- **TASK**: Take the lines from the beginning of the data below through the line holding "1.0, 1.0, 0.0))" and return exactly those.

- **DATA SECTION**:
>>>>

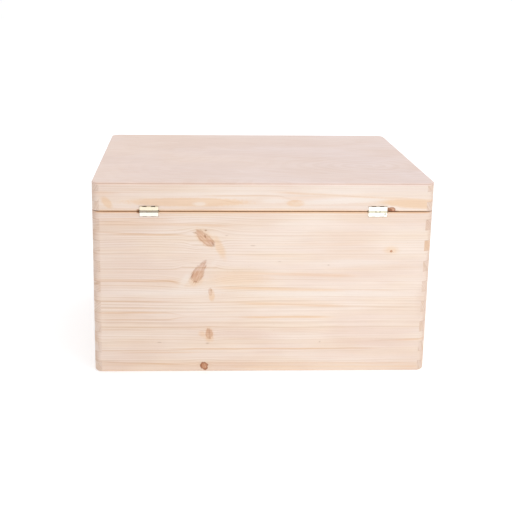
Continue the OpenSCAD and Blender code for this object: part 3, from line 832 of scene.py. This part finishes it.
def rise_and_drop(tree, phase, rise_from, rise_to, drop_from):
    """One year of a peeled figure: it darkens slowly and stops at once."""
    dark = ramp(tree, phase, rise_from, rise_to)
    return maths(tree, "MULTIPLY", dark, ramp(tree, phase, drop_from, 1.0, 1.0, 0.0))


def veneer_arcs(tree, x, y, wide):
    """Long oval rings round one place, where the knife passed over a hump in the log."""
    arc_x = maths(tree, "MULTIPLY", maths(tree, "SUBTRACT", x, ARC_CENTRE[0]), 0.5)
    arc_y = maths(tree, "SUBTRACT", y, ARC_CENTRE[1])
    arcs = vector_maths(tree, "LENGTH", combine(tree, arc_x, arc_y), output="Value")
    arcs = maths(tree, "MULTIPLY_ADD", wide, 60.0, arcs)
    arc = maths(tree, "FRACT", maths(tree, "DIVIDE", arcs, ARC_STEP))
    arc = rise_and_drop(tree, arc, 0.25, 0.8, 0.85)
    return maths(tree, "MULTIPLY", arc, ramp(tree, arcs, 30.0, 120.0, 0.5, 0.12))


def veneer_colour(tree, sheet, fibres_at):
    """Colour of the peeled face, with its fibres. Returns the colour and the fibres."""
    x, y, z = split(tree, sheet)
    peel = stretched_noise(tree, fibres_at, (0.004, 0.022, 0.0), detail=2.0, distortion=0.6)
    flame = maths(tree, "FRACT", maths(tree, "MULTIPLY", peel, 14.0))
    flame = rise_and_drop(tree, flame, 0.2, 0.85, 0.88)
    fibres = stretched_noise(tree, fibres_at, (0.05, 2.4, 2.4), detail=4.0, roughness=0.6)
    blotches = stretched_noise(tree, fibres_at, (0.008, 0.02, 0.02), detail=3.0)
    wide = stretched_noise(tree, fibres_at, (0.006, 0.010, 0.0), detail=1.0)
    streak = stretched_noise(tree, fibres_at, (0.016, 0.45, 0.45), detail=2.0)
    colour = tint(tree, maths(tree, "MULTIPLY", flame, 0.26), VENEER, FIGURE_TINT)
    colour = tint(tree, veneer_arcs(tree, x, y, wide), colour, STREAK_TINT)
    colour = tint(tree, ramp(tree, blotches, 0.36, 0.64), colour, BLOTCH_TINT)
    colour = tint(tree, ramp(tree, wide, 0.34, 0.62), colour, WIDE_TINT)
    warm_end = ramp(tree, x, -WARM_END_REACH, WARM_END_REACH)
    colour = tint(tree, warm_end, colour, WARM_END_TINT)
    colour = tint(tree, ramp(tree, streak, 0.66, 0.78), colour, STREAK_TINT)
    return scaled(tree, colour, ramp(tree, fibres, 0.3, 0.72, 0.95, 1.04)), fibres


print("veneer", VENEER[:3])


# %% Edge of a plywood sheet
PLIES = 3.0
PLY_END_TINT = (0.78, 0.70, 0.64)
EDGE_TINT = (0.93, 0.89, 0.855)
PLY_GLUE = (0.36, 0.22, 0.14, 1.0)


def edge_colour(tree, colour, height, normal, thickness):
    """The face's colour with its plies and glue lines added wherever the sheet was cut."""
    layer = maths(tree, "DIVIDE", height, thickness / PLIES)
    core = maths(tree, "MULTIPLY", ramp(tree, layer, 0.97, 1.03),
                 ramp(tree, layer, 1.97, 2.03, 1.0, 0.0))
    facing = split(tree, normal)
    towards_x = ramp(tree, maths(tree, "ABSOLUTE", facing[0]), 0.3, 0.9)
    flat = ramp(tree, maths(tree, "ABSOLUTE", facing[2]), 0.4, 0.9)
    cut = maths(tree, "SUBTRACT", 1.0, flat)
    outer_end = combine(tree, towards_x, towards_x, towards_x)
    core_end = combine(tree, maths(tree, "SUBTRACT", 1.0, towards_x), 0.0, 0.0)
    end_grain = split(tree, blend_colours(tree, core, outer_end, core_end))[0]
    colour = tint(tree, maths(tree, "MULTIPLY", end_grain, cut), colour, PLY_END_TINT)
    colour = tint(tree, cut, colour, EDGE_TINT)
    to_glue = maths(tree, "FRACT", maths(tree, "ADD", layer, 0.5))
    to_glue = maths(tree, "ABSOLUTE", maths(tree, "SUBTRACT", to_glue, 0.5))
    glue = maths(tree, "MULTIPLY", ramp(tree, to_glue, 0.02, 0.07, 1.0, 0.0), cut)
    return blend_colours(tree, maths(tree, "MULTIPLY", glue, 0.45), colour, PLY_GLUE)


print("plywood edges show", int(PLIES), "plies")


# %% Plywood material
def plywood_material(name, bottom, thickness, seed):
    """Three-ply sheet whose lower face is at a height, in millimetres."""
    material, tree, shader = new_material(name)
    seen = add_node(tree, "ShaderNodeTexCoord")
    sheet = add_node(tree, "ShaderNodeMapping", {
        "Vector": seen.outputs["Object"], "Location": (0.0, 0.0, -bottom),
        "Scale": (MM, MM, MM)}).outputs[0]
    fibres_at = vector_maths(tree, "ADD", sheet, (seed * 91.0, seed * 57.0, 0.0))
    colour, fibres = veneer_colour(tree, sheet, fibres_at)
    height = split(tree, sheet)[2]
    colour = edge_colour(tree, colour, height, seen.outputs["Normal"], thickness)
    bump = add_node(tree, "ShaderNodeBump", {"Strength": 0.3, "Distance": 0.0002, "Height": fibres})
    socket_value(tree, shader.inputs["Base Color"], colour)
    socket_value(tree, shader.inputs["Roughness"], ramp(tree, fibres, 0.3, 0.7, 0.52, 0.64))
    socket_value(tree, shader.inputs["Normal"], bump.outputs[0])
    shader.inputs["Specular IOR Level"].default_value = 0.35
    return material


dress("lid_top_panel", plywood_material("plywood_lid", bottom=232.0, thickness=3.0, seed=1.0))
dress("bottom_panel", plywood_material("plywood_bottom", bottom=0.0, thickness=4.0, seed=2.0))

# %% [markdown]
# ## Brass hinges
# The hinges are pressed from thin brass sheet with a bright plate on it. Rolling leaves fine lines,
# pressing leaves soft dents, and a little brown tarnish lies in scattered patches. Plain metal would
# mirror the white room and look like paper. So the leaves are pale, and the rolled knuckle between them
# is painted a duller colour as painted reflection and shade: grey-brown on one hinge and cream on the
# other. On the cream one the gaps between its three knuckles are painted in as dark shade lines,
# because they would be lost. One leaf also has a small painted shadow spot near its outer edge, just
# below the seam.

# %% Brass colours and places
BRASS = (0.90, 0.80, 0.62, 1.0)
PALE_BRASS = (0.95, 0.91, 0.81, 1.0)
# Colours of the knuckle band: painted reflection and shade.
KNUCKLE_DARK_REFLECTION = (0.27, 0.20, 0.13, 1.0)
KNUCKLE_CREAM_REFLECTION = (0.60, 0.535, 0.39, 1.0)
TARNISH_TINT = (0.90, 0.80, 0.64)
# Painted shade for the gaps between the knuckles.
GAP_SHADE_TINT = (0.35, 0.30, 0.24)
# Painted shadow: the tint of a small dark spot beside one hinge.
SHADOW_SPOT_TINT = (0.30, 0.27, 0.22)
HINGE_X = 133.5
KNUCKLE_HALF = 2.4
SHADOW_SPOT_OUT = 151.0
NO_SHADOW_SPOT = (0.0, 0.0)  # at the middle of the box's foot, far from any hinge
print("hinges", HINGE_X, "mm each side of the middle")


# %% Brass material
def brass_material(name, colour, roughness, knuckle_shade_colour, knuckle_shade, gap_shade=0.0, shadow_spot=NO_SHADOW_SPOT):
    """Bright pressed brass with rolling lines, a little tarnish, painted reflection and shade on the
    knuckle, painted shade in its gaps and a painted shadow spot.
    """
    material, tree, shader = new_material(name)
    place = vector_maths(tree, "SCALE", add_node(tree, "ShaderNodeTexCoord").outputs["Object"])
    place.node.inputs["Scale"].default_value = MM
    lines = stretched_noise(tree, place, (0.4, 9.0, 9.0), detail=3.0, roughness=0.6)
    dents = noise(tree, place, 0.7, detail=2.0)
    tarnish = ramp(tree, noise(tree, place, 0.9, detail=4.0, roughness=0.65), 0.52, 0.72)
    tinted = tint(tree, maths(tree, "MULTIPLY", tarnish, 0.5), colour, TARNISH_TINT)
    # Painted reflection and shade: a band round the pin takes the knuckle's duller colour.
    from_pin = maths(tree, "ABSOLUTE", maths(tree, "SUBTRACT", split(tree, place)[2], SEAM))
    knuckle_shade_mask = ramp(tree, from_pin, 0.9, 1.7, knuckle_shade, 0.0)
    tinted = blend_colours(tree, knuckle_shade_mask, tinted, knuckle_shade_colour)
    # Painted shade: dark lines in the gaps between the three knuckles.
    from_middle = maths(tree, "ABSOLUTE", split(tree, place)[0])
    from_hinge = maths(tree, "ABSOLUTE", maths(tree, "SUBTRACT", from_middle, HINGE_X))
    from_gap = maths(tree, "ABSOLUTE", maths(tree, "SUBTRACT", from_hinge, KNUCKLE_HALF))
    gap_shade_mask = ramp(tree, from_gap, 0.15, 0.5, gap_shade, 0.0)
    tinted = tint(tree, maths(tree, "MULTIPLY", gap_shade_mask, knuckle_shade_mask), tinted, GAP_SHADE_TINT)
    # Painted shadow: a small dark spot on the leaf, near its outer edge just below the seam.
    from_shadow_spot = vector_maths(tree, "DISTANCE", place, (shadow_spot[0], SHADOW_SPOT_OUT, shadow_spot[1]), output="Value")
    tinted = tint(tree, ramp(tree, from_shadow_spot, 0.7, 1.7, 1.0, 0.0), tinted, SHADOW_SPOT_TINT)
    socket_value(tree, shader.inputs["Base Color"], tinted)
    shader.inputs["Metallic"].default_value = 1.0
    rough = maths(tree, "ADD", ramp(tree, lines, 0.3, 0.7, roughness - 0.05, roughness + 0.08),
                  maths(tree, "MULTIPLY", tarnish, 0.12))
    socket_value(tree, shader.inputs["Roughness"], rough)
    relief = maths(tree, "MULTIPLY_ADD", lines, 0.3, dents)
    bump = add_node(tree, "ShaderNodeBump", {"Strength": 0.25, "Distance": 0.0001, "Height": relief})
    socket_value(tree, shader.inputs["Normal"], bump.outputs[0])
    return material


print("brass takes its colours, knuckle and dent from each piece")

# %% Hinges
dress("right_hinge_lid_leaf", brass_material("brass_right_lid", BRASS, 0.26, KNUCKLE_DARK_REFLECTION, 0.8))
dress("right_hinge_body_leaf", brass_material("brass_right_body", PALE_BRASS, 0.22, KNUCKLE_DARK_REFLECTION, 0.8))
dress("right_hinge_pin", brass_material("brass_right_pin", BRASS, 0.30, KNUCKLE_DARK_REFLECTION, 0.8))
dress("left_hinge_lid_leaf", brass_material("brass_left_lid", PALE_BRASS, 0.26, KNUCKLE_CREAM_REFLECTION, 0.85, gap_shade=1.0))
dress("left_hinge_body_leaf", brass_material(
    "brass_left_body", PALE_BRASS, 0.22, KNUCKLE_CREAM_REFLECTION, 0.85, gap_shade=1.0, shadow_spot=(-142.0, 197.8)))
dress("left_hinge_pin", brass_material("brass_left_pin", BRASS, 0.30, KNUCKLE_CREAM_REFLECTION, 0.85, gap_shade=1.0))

<<<<

- **SOLUTION FOR THIS PROBLEM**:
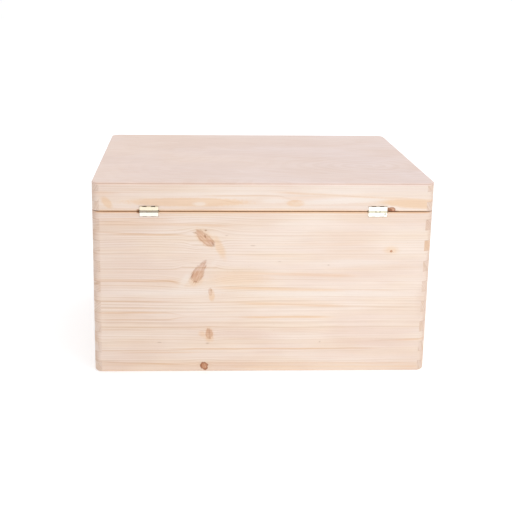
Continue the OpenSCAD and Blender code for this object: part 3, from line 832 of scene.py. This part finishes it.
def rise_and_drop(tree, phase, rise_from, rise_to, drop_from):
    """One year of a peeled figure: it darkens slowly and stops at once."""
    dark = ramp(tree, phase, rise_from, rise_to)
    return maths(tree, "MULTIPLY", dark, ramp(tree, phase, drop_from, 1.0, 1.0, 0.0))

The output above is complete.